[start]
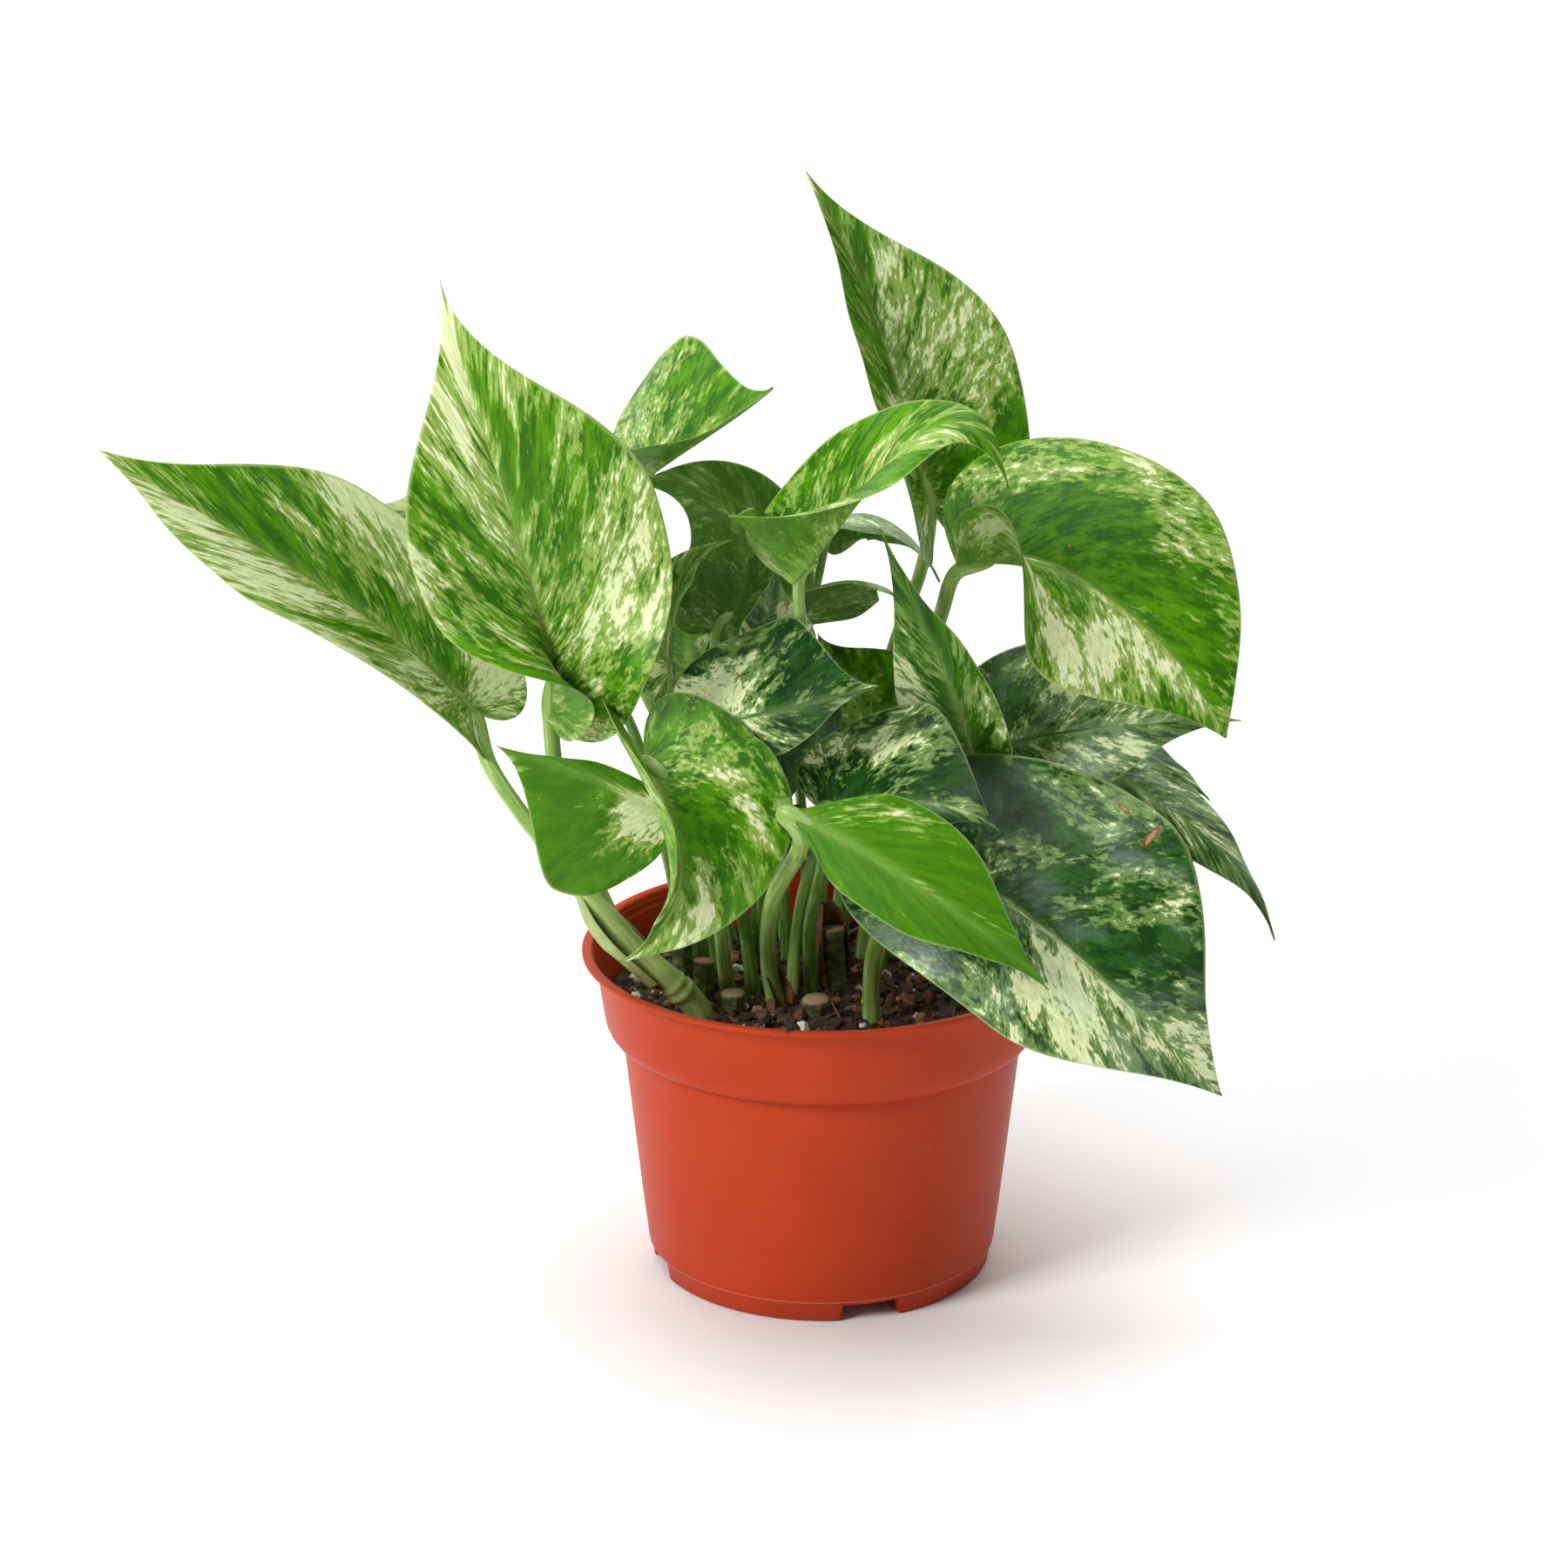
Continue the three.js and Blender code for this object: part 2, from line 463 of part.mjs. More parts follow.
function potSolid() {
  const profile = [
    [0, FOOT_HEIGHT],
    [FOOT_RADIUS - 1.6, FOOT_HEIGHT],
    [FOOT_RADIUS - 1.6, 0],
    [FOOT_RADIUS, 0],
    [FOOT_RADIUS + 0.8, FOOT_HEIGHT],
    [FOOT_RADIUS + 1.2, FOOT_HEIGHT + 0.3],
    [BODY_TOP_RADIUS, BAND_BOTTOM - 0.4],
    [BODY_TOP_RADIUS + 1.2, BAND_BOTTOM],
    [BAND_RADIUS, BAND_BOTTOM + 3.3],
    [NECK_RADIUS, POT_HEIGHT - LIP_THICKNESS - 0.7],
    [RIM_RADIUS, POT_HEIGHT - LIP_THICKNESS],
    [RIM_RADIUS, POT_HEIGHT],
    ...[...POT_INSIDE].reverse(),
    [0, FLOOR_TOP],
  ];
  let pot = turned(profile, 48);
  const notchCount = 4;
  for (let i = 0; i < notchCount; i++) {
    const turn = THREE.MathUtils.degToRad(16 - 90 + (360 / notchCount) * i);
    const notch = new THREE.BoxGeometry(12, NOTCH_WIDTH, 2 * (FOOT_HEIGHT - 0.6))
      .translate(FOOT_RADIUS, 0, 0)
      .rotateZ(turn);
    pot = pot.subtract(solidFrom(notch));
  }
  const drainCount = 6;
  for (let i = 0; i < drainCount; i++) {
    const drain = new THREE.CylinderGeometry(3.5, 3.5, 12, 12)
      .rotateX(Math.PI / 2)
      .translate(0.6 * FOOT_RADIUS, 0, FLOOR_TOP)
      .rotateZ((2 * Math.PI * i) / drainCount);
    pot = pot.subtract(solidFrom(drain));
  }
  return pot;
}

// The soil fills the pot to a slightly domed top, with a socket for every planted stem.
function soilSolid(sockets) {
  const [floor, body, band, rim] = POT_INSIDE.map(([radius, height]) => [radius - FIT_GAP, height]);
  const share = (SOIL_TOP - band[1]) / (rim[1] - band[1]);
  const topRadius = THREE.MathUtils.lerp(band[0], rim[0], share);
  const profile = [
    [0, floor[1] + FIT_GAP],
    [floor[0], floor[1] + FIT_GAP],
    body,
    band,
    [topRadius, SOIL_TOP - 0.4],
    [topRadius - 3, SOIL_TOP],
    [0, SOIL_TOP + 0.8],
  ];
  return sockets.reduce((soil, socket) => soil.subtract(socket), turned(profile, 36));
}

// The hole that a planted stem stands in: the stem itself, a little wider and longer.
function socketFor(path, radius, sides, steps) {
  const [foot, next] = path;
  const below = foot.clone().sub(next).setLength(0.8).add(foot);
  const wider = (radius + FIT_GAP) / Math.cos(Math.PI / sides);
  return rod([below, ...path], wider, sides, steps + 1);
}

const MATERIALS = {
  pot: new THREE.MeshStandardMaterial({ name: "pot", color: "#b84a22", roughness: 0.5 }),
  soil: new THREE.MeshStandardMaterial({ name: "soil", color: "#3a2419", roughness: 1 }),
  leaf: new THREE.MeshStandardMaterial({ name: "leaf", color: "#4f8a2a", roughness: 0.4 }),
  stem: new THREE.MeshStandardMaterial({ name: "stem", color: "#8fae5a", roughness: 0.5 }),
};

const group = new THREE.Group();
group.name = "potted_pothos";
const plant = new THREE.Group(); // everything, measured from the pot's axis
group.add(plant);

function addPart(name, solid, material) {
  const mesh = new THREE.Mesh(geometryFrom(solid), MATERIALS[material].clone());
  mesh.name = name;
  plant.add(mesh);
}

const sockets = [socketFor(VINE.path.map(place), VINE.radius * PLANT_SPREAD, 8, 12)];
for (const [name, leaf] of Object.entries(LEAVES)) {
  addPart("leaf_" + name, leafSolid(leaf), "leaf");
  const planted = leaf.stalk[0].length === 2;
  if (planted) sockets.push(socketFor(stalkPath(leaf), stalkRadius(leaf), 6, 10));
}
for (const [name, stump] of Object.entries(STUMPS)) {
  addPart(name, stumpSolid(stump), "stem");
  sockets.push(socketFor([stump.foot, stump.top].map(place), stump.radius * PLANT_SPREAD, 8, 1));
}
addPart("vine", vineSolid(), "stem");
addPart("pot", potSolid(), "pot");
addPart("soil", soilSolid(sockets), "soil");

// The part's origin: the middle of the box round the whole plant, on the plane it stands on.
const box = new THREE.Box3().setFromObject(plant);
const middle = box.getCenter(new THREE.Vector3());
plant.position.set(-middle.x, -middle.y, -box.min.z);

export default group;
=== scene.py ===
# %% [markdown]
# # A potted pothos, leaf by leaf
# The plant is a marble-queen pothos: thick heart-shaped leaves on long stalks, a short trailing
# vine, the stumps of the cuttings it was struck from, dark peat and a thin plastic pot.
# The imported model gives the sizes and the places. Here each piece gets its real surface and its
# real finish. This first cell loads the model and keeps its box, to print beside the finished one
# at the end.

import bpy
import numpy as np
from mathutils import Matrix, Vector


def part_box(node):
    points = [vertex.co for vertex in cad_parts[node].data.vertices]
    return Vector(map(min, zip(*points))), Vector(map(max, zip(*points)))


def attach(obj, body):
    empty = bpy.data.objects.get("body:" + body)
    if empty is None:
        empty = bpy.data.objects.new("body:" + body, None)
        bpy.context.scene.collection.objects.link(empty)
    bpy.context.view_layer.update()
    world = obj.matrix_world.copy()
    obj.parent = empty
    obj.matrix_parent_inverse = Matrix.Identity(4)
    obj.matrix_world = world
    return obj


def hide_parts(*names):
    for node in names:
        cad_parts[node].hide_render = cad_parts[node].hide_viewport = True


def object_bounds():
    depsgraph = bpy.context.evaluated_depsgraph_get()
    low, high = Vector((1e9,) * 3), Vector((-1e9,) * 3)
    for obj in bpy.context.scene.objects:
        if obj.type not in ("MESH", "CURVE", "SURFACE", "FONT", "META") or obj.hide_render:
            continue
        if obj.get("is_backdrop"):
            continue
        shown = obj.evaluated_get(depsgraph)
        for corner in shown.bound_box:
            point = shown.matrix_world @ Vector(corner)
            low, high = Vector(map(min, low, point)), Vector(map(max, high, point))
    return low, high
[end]
Take the line containing "it stands on." and the line containing "bpy.context.view_layer.update()". Write out both and all lines between, exactly, and nothing more.

// The part's origin: the middle of the box round the whole plant, on the plane it stands on.
const box = new THREE.Box3().setFromObject(plant);
const middle = box.getCenter(new THREE.Vector3());
plant.position.set(-middle.x, -middle.y, -box.min.z);

export default group;
=== scene.py ===
# %% [markdown]
# # A potted pothos, leaf by leaf
# The plant is a marble-queen pothos: thick heart-shaped leaves on long stalks, a short trailing
# vine, the stumps of the cuttings it was struck from, dark peat and a thin plastic pot.
# The imported model gives the sizes and the places. Here each piece gets its real surface and its
# real finish. This first cell loads the model and keeps its box, to print beside the finished one
# at the end.

import bpy
import numpy as np
from mathutils import Matrix, Vector


def part_box(node):
    points = [vertex.co for vertex in cad_parts[node].data.vertices]
    return Vector(map(min, zip(*points))), Vector(map(max, zip(*points)))


def attach(obj, body):
    empty = bpy.data.objects.get("body:" + body)
    if empty is None:
        empty = bpy.data.objects.new("body:" + body, None)
        bpy.context.scene.collection.objects.link(empty)
    bpy.context.view_layer.update()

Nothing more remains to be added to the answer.